- Eastern DR Congo
- Active: 15 December 2023 – March 2025
- Countries: Malawi; South Africa; Tanzania;
- Allegiance: SADC
- Role: Armed peacekeeping
- Part of: SADC Standby Brigade
- Engagements: M23 campaign (2022–present); Democratic Republic of the Congo–Rwanda conflict (2022–present);

Commanders
- Current commander: Major General Monwabisi Dyakopu

Aircraft flown
- Helicopter: Atlas Oryx

= SADC Mission in the Democratic Republic of Congo =

Peacekeeping mission

The Southern African Development Community (SADC) Mission in the Democratic Republic of Congo (SAMIDRC) was a regional peacekeeping mission operated by the Southern African Development Community (SADC) in eastern Democratic Republic of the Congo.

Operation Thiba includes soldiers from South Africa, Tanzania and Malawi. They will replace the United Nations Force Intervention Brigade in the DRC for 25 years as well as a recent East African Community deployment.

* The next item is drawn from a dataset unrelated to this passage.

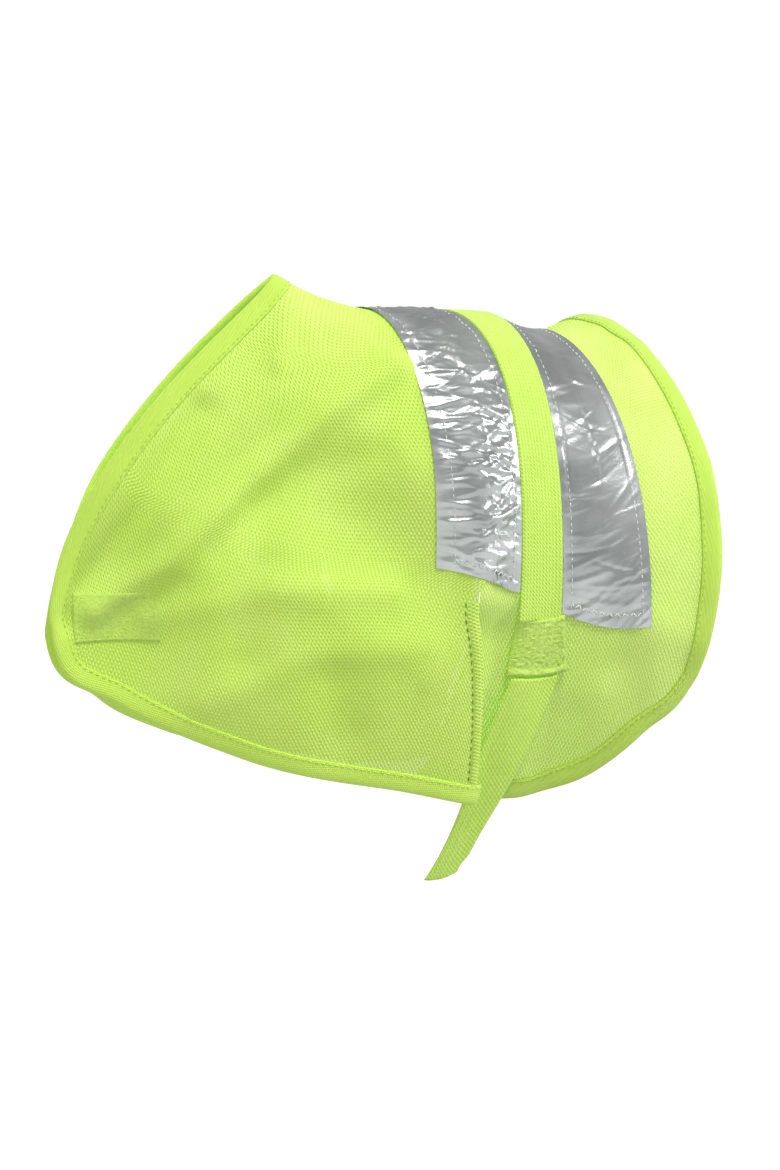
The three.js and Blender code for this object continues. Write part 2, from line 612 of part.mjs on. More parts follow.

Tanzania and Malawi have committed 2,100 troops to the mission. South Africa has committed 2,900 troops to the mission, of the country's 38,572 active army personnel. Based on South African Army standard operating procedures, if 2,900 South African troops are in active combat theatre, 2,900 are rehearsing (preparing to replace active duty personnel) and 2,900 are in rest and recuperation (R&R), then South Africa has in effect committed 22.5% of its army personnel capacity to the region for a period of 25 years.

== Background ==
In 2023, the escalating conflict between the Forces Armees de la Republique Democratique du Congo (FARDC) or Congolese military and rebel groups displaced over 6.38 million people in the eastern provinces of the DRC.

The resurgent M23 rebel movement seized swathes of territory, and neither the United Nations peacekeeping mission nor the East African regional force could help the FARDC stop their advance.

In December 2023, Congo said SADC troops were mandated "to support the Congolese army in fighting and eradicating the M23 and other armed groups that continue to disrupt peace and security."

Troops from South Africa, Tanzania and Malawi started deploying in Sake and surrounding areas near Goma in December 2023.

On March 13, 2025, the SADC Heads of State confirmed the end of the mandate of the SAMIDRC, confirming the gradual withdrawal of the force deployed in the east of the Democratic Republic of Congo. On April 29, 2025, the mission troops began completing the departure of these soldiers.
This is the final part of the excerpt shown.